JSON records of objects
- - -

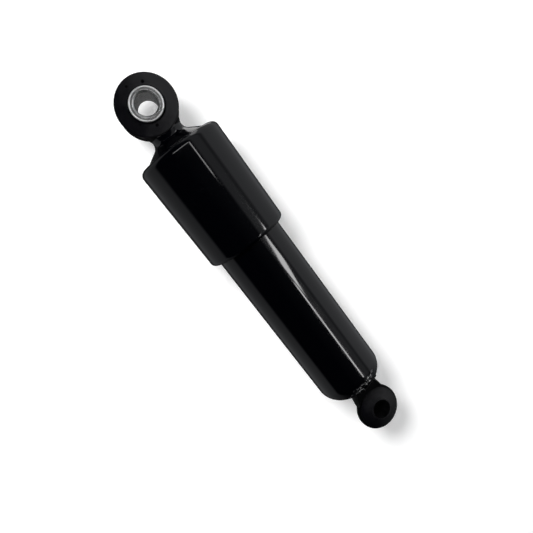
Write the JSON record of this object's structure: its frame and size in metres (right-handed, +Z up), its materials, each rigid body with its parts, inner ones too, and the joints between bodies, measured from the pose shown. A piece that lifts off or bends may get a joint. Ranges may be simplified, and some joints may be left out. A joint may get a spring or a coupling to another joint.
{
  "type": "rear shock absorber",
  "caption": "Telescopic hydraulic damper with a rubber-bushed eye at each end, a dust shroud over the rod and a domed oil reservoir.",
  "frame": {"origin": "middle of the upper eye's bore", "axes": "+Z up the damper's axis from the lower eye to the upper eye, +Y along the upper bore; the lower bore lies turned 9.5 degrees about the axis, since the rod swivels freely"},
  "size_m": [0.0518, 0.0518, 0.2596],
  "materials": {
    "black_paint": "gloss black enamel",
    "zinc_steel": "bright zinc plate",
    "rubber": "matt moulded rubber",
    "steel": "machined, oiled",
    "chrome_rod": "hard chrome, ground",
    "spring_steel": "oil tempered",
    "sintered_iron": "sintered, machined faces",
    "sliding_plastic": "filled sliding plastic",
    "bearing_bronze": "bearing bronze, burnished"
  },
  "bodies": {
    "sleeve": {"upper_sleeve": "zinc_steel"},
    "rod_side": {"upper_bush": "rubber", "upper_ring": "black_paint", "upper_weld": "black_paint", "upper_stem": "black_paint", "dust_shroud": "black_paint", "shroud_washer": "steel", "piston_rod": "chrome_rod", "rebound_cushion": "rubber", "rebound_collar": "steel", "check_stop_plate": "steel", "check_spring": "spring_steel", "piston": "sintered_iron", "piston_spacer": "steel", "rebound_spring": "spring_steel", "rebound_seat": "steel", "piston_nut": "zinc_steel"},
    "check_valve": {"piston_check_plate": "steel"},
    "rebound_valve": {"rebound_plate": "steel"},
    "band": {"piston_band": "sliding_plastic"},
    "cylinder": {"reservoir_tube": "black_paint", "seal_cover": "steel", "rod_seal": "rubber", "garter_spring": "spring_steel", "guide_seal_ring": "rubber", "rod_guide": "sintered_iron", "guide_bush": "bearing_bronze", "pressure_tube": "steel", "foot_valve_body": "sintered_iron", "foot_check_spring": "spring_steel", "foot_stop_plate": "steel", "foot_valve_pin": "steel", "foot_shims": "spring_steel", "lower_weld": "black_paint", "lower_ring": "black_paint", "lower_bush": "rubber"},
    "foot_valve": {"foot_check_plate": "steel"}
  },
  "joints": [
    {"name": "bush_wind_up", "type": "hinge", "parent": "sleeve", "child": "rod_side", "pos_m": [0, 0, 0], "axis": [0, 1, 0], "range_deg": [-15, 15], "stiffness_Nm_per_rad": 12},
    {"name": "rod_swivel", "type": "hinge", "parent": "rod_side", "child": "band", "pos_m": [0, 0, -0.11], "axis": [0, 0, 1], "continuous": true},
    {"name": "compression", "type": "slide", "parent": "band", "child": "cylinder", "axis": [0, 0, 1], "range_m": [0, 0.045]},
    {"name": "check_plate_lift", "type": "slide", "parent": "rod_side", "child": "check_valve", "axis": [0, 0, 1], "range_m": [0, 0.0008], "stiffness_N_per_m": 150, "deforming": ["check_spring"]},
    {"name": "rebound_plate_drop", "type": "slide", "parent": "rod_side", "child": "rebound_valve", "axis": [0, 0, -1], "range_m": [0, 0.001], "stiffness_N_per_m": 150, "deforming": ["rebound_spring"]},
    {"name": "foot_plate_lift", "type": "slide", "parent": "cylinder", "child": "foot_valve", "axis": [0, 0, 1], "range_m": [0, 0.0008], "stiffness_N_per_m": 150, "deforming": ["foot_check_spring"]}
  ]
}
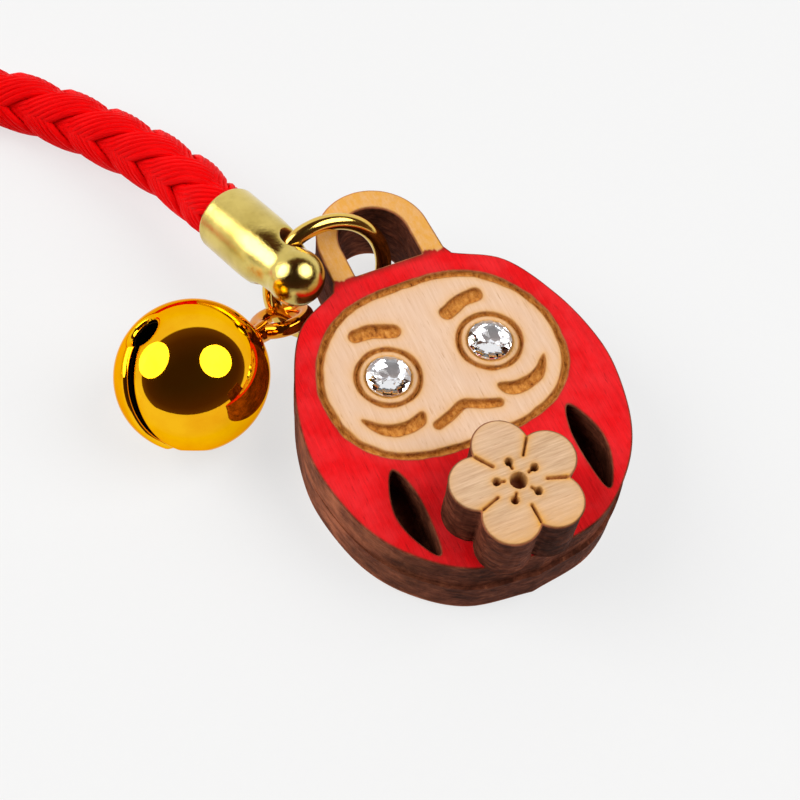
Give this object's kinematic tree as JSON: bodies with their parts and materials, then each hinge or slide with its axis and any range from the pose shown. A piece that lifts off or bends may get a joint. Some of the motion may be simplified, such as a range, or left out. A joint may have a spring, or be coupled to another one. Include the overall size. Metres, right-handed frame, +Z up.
{
  "type": "wooden daruma charm with bell and cord",
  "caption": "Flat wooden daruma doll charm with crystal eyes and a raised belly ornament, on a jump ring with a round bell and a braided cord.",
  "frame": {"origin": "on the surface the charm lies on, at the middle of the bounding box of the charm, ring and bell", "axes": "X across the charm towards its own right in plan, Y towards the hanging loop, Z up out of the face"},
  "size_m": [0.0531, 0.0636, 0.0114],
  "materials": {
    "stained_wood": "red stained laser-cut maple with burnt engraving and a bare face",
    "bare_wood": "laser-cut edge charred dark brown",
    "crystal": "clear faceted flat-back crystal",
    "light_wood": "light sanded top, charred sides",
    "ring_brass": "polished",
    "cord_end_brass": "polished pale brass",
    "bell_gold": "mirror gold plating",
    "pellet_steel": "plain steel ball",
    "cord_fabric": "braided red cord"
  },
  "bodies": {
    "charm": {"front_board": "stained_wood", "back_board": "bare_wood", "crystal_left": "crystal", "crystal_right": "crystal", "plaque": "light_wood"},
    "ring": {"jump_ring": "ring_brass"},
    "strap": {"cord_end": "cord_end_brass", "cord": "cord_fabric", "far_cord_end": "cord_end_brass"},
    "bell": {"bell_shell": "bell_gold", "bell_eye": "bell_gold"},
    "pellet": {"bell_pellet": "pellet_steel"}
  },
  "joints": [
    {"name": "ring_turn", "type": "hinge", "parent": "charm", "child": "ring", "pos_m": [0.00132, 0.01154, 0.00497], "axis": [-0.0515, 0.9326, -0.3573], "range_deg": [-10, 5]},
    {"name": "strap_swing", "type": "hinge", "parent": "ring", "child": "strap", "pos_m": [-0.00217, 0.01235, 0.00751], "axis": [0.6204, 0.3098, 0.7205], "range_deg": [-20, 6]},
    {"name": "bell_swing", "type": "hinge", "parent": "ring", "child": "bell", "pos_m": [-0.00289, 0.01054, 0.00305], "axis": [-0.0121, 0.5789, 0.8153], "range_deg": [-20, 6]},
    {"name": "pellet_roll", "type": "hinge", "parent": "bell", "child": "pellet", "pos_m": [-0.01114, 0.00696, 0.00547], "axis": [0.8858, 0.3844, -0.2598], "range_deg": [-40, 40]}
  ]
}
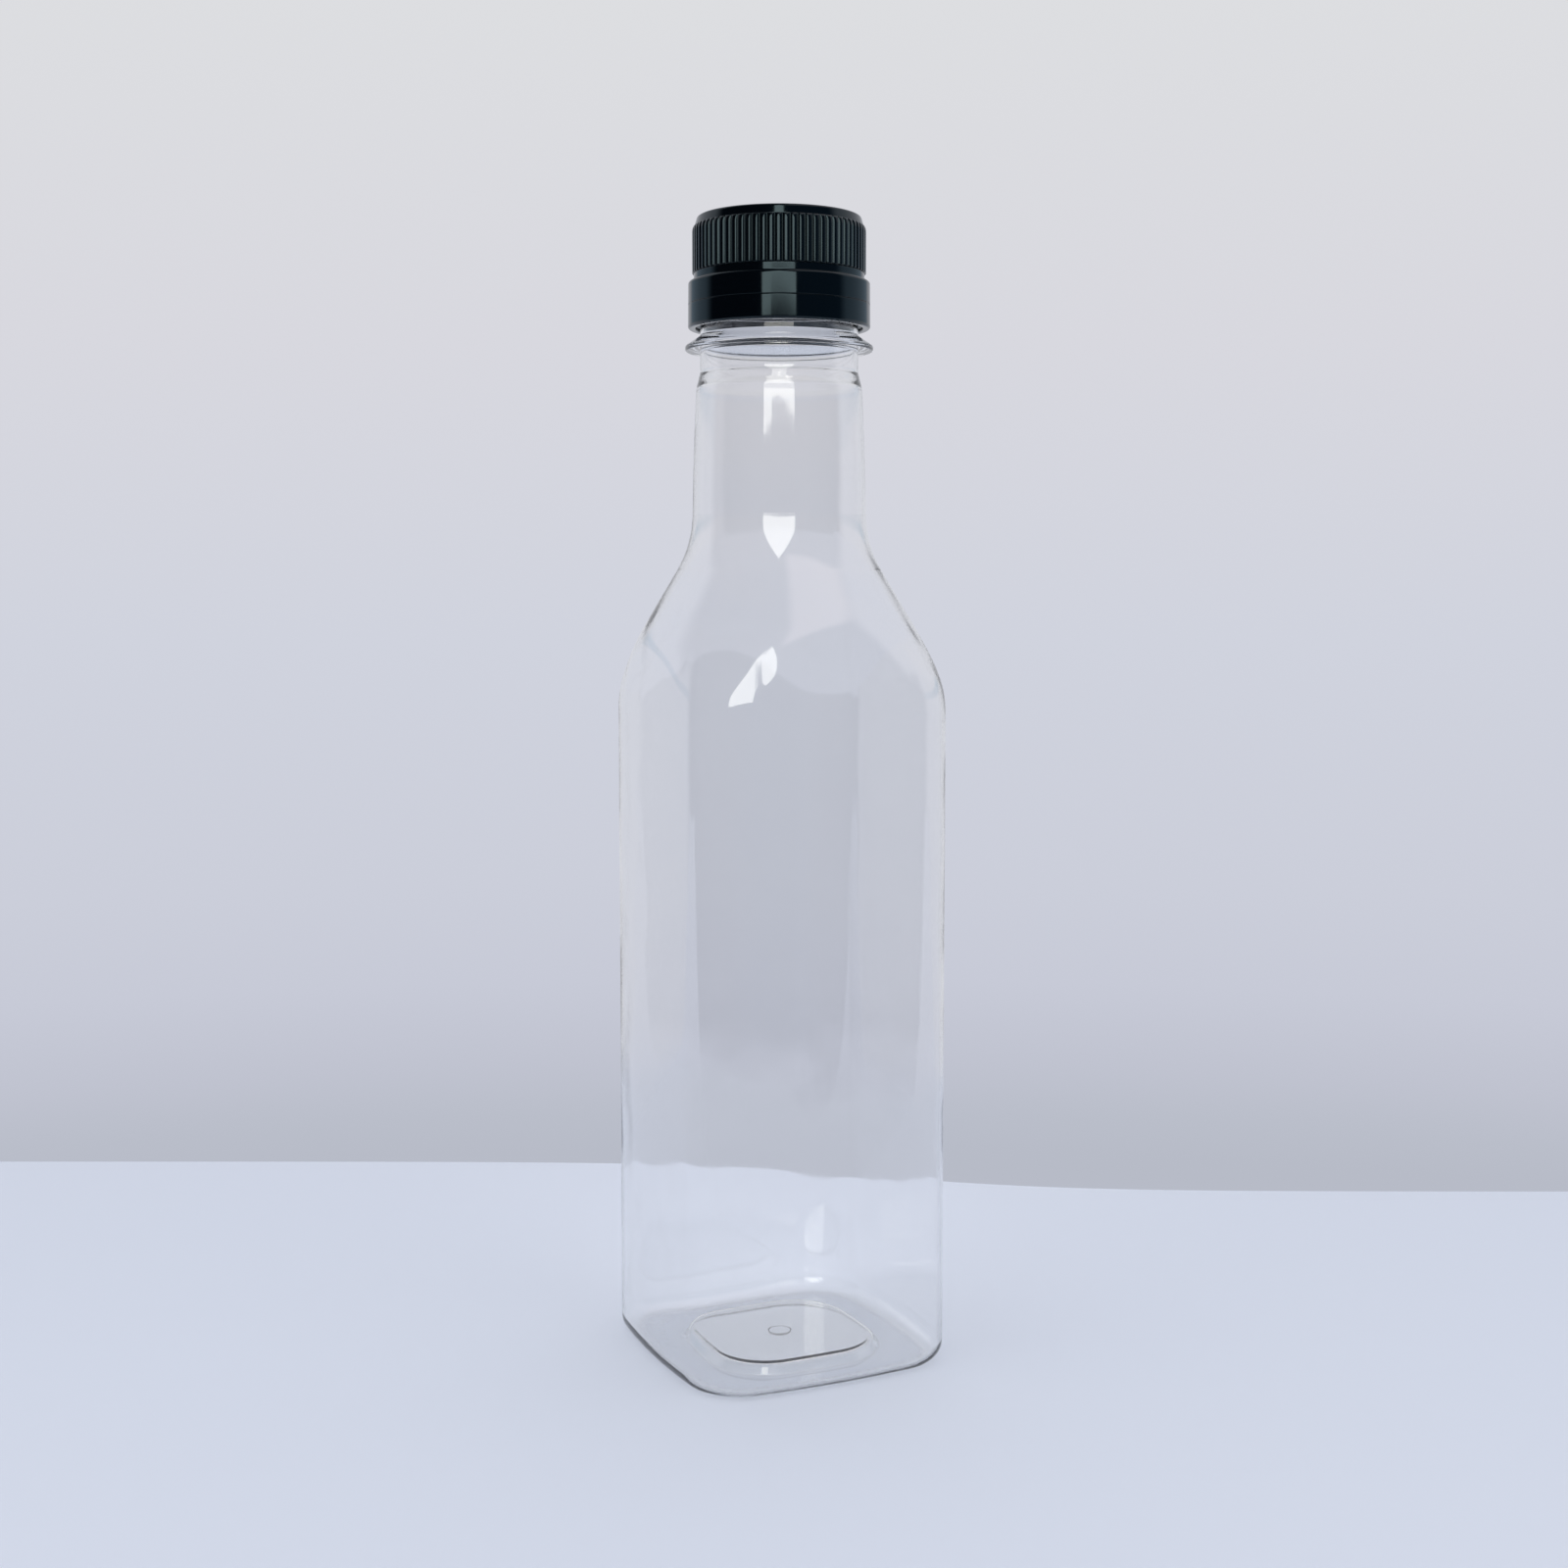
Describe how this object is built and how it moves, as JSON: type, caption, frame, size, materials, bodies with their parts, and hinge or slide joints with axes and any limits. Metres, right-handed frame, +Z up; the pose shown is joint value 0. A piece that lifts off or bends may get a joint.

- - -

Every line above should be printed again exactly as it stands.

_Worked answer_:
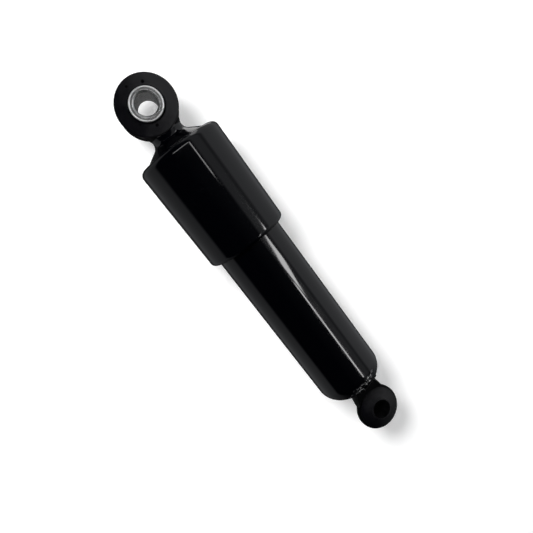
Write the JSON record of this object's structure: its frame and size in metres (right-handed, +Z up), its materials, each rigid body with its parts, inner ones too, and the joints between bodies, measured from the pose shown. A piece that lifts off or bends may get a joint. Ranges may be simplified, and some joints may be left out. A joint may get a spring or a coupling to another joint.
{
  "type": "rear shock absorber",
  "caption": "Telescopic hydraulic damper with a rubber-bushed eye at each end, a dust shroud over the rod and a domed oil reservoir.",
  "frame": {"origin": "middle of the upper eye's bore", "axes": "+Z up the damper's axis from the lower eye to the upper eye, +Y along the upper bore; the lower bore lies turned 9.5 degrees about the axis, since the rod swivels freely"},
  "size_m": [0.0518, 0.0518, 0.2596],
  "materials": {
    "black_paint": "gloss black enamel",
    "zinc_steel": "bright zinc plate",
    "rubber": "matt moulded rubber",
    "steel": "machined, oiled",
    "chrome_rod": "hard chrome, ground",
    "spring_steel": "oil tempered",
    "sintered_iron": "sintered, machined faces",
    "sliding_plastic": "filled sliding plastic",
    "bearing_bronze": "bearing bronze, burnished"
  },
  "bodies": {
    "sleeve": {"upper_sleeve": "zinc_steel"},
    "rod_side": {"upper_bush": "rubber", "upper_ring": "black_paint", "upper_weld": "black_paint", "upper_stem": "black_paint", "dust_shroud": "black_paint", "shroud_washer": "steel", "piston_rod": "chrome_rod", "rebound_cushion": "rubber", "rebound_collar": "steel", "check_stop_plate": "steel", "check_spring": "spring_steel", "piston": "sintered_iron", "piston_spacer": "steel", "rebound_spring": "spring_steel", "rebound_seat": "steel", "piston_nut": "zinc_steel"},
    "check_valve": {"piston_check_plate": "steel"},
    "rebound_valve": {"rebound_plate": "steel"},
    "band": {"piston_band": "sliding_plastic"},
    "cylinder": {"reservoir_tube": "black_paint", "seal_cover": "steel", "rod_seal": "rubber", "garter_spring": "spring_steel", "guide_seal_ring": "rubber", "rod_guide": "sintered_iron", "guide_bush": "bearing_bronze", "pressure_tube": "steel", "foot_valve_body": "sintered_iron", "foot_check_spring": "spring_steel", "foot_stop_plate": "steel", "foot_valve_pin": "steel", "foot_shims": "spring_steel", "lower_weld": "black_paint", "lower_ring": "black_paint", "lower_bush": "rubber"},
    "foot_valve": {"foot_check_plate": "steel"}
  },
  "joints": [
    {"name": "bush_wind_up", "type": "hinge", "parent": "sleeve", "child": "rod_side", "pos_m": [0, 0, 0], "axis": [0, 1, 0], "range_deg": [-15, 15], "stiffness_Nm_per_rad": 12},
    {"name": "rod_swivel", "type": "hinge", "parent": "rod_side", "child": "band", "pos_m": [0, 0, -0.11], "axis": [0, 0, 1], "continuous": true},
    {"name": "compression", "type": "slide", "parent": "band", "child": "cylinder", "axis": [0, 0, 1], "range_m": [0, 0.045]},
    {"name": "check_plate_lift", "type": "slide", "parent": "rod_side", "child": "check_valve", "axis": [0, 0, 1], "range_m": [0, 0.0008], "stiffness_N_per_m": 150, "deforming": ["check_spring"]},
    {"name": "rebound_plate_drop", "type": "slide", "parent": "rod_side", "child": "rebound_valve", "axis": [0, 0, -1], "range_m": [0, 0.001], "stiffness_N_per_m": 150, "deforming": ["rebound_spring"]},
    {"name": "foot_plate_lift", "type": "slide", "parent": "cylinder", "child": "foot_valve", "axis": [0, 0, 1], "range_m": [0, 0.0008], "stiffness_N_per_m": 150, "deforming": ["foot_check_spring"]}
  ]
}
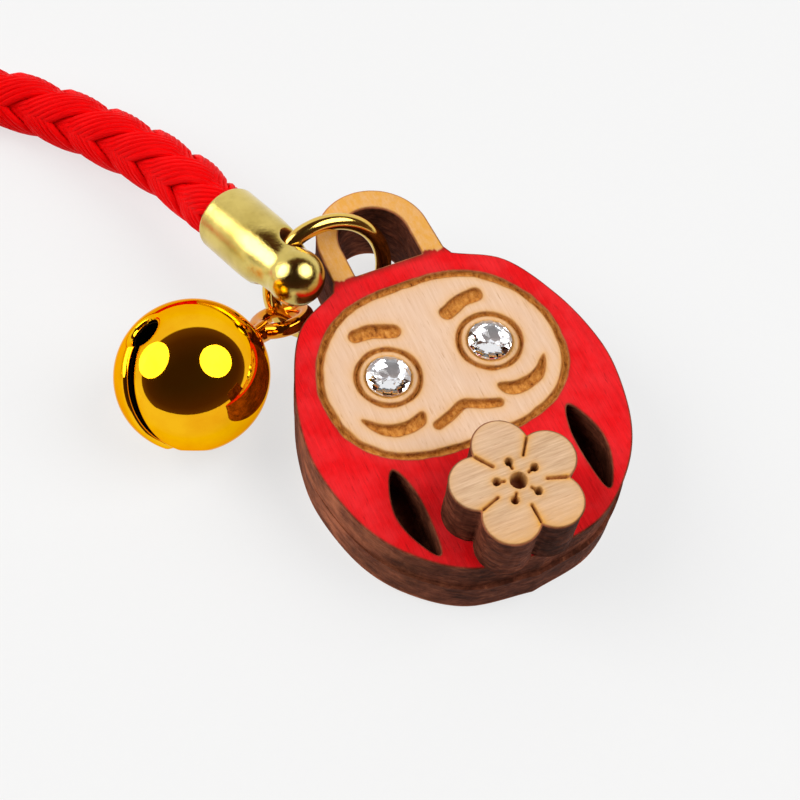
Give this object's kinematic tree as JSON: bodies with their parts and materials, then each hinge or slide with its axis and any range from the pose shown. A piece that lifts off or bends may get a joint. Some of the motion may be simplified, such as a range, or left out. A joint may have a spring, or be coupled to another one. Include the overall size. Metres, right-handed frame, +Z up.
{
  "type": "wooden daruma charm with bell and cord",
  "caption": "Flat wooden daruma doll charm with crystal eyes and a raised belly ornament, on a jump ring with a round bell and a braided cord.",
  "frame": {"origin": "on the surface the charm lies on, at the middle of the bounding box of the charm, ring and bell", "axes": "X across the charm towards its own right in plan, Y towards the hanging loop, Z up out of the face"},
  "size_m": [0.0531, 0.0636, 0.0114],
  "materials": {
    "stained_wood": "red stained laser-cut maple with burnt engraving and a bare face",
    "bare_wood": "laser-cut edge charred dark brown",
    "crystal": "clear faceted flat-back crystal",
    "light_wood": "light sanded top, charred sides",
    "ring_brass": "polished",
    "cord_end_brass": "polished pale brass",
    "bell_gold": "mirror gold plating",
    "pellet_steel": "plain steel ball",
    "cord_fabric": "braided red cord"
  },
  "bodies": {
    "charm": {"front_board": "stained_wood", "back_board": "bare_wood", "crystal_left": "crystal", "crystal_right": "crystal", "plaque": "light_wood"},
    "ring": {"jump_ring": "ring_brass"},
    "strap": {"cord_end": "cord_end_brass", "cord": "cord_fabric", "far_cord_end": "cord_end_brass"},
    "bell": {"bell_shell": "bell_gold", "bell_eye": "bell_gold"},
    "pellet": {"bell_pellet": "pellet_steel"}
  },
  "joints": [
    {"name": "ring_turn", "type": "hinge", "parent": "charm", "child": "ring", "pos_m": [0.00132, 0.01154, 0.00497], "axis": [-0.0515, 0.9326, -0.3573], "range_deg": [-10, 5]},
    {"name": "strap_swing", "type": "hinge", "parent": "ring", "child": "strap", "pos_m": [-0.00217, 0.01235, 0.00751], "axis": [0.6204, 0.3098, 0.7205], "range_deg": [-20, 6]},
    {"name": "bell_swing", "type": "hinge", "parent": "ring", "child": "bell", "pos_m": [-0.00289, 0.01054, 0.00305], "axis": [-0.0121, 0.5789, 0.8153], "range_deg": [-20, 6]},
    {"name": "pellet_roll", "type": "hinge", "parent": "bell", "child": "pellet", "pos_m": [-0.01114, 0.00696, 0.00547], "axis": [0.8858, 0.3844, -0.2598], "range_deg": [-40, 40]}
  ]
}
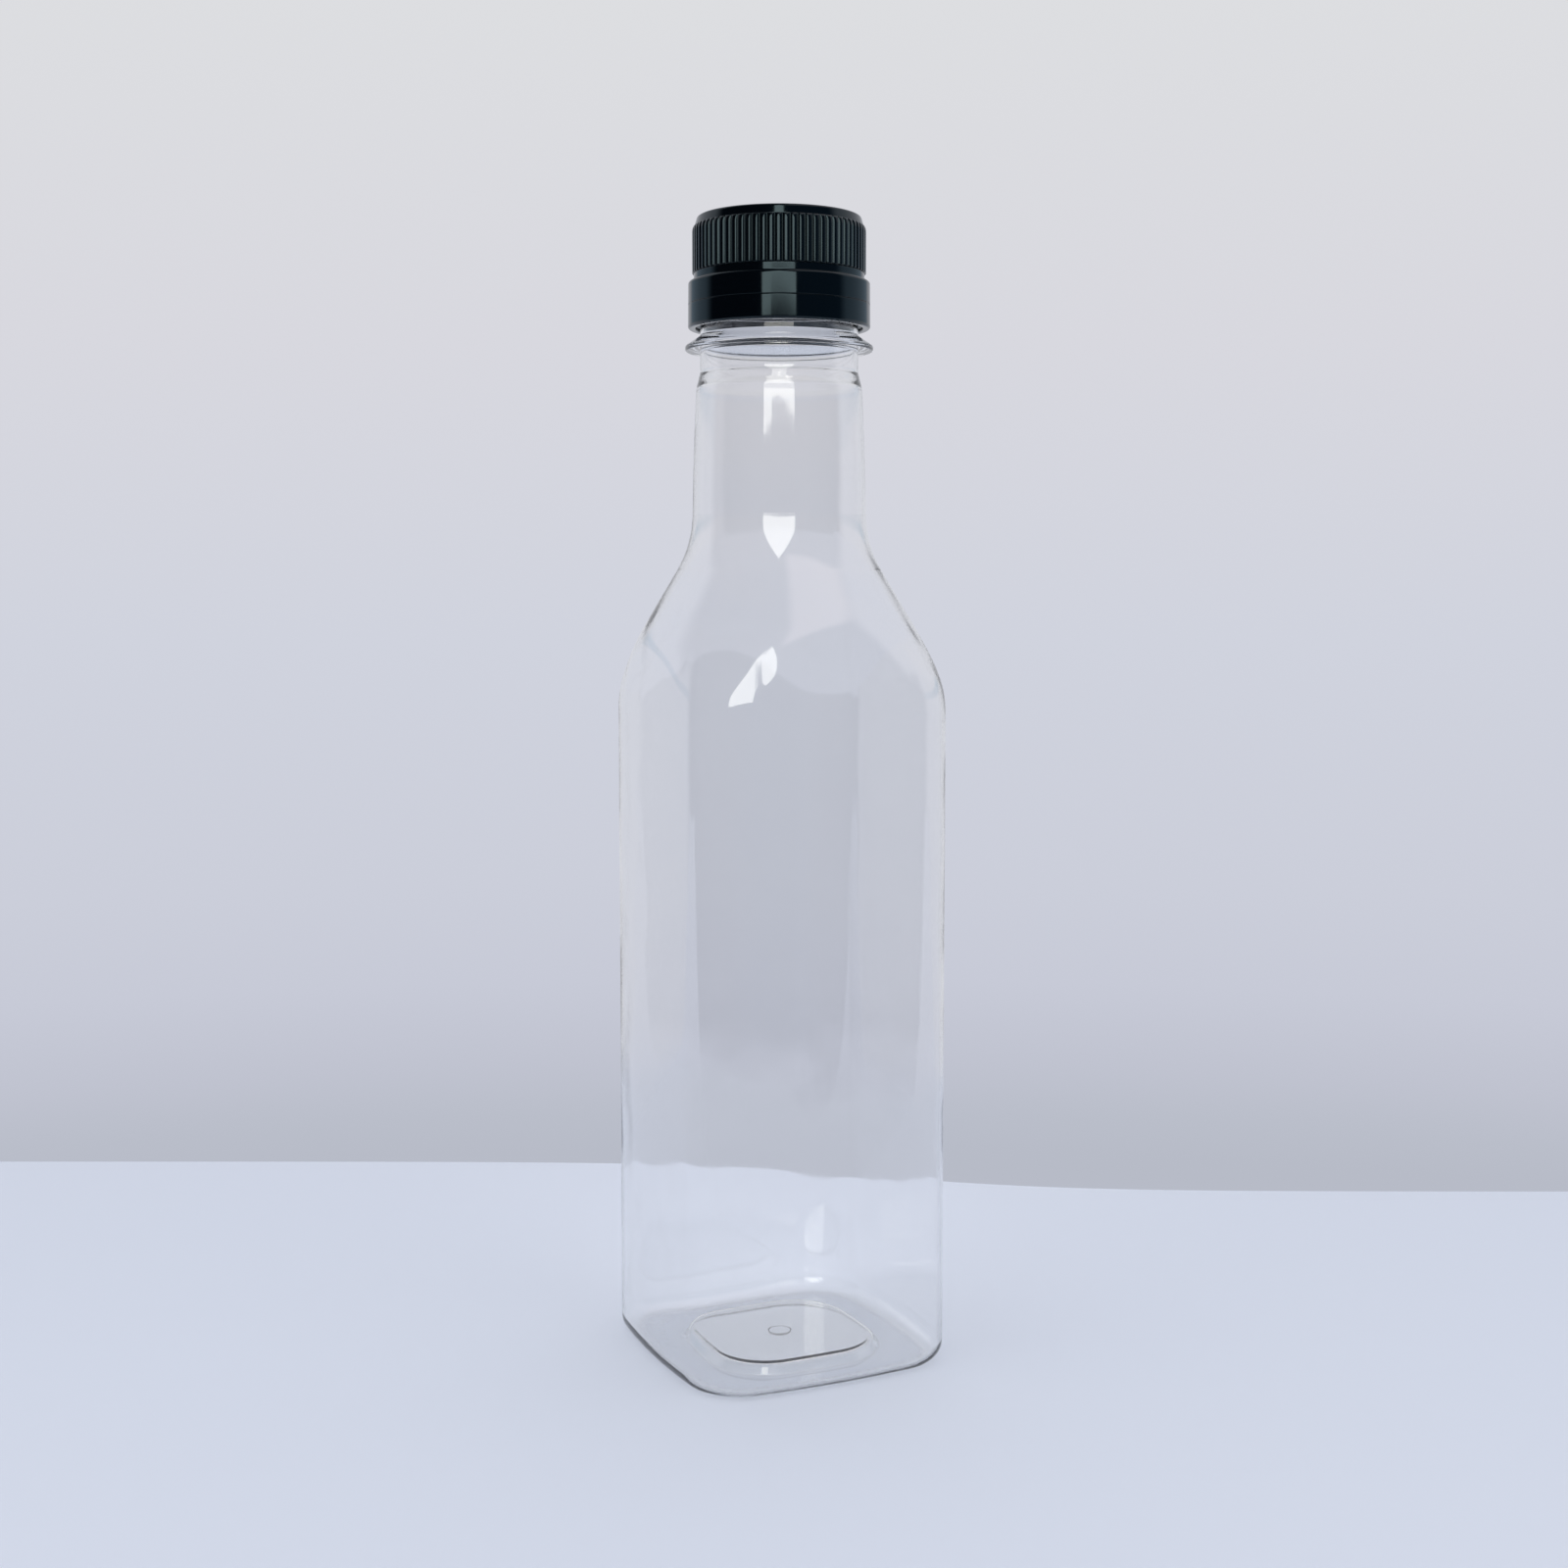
Describe how this object is built and how it moves, as JSON: type, caption, frame, size, materials, bodies with their parts, and hinge or slide joints with axes and any limits. Metres, right-handed frame, +Z up; the pose shown is joint value 0. A piece that lifts off or bends may get a joint.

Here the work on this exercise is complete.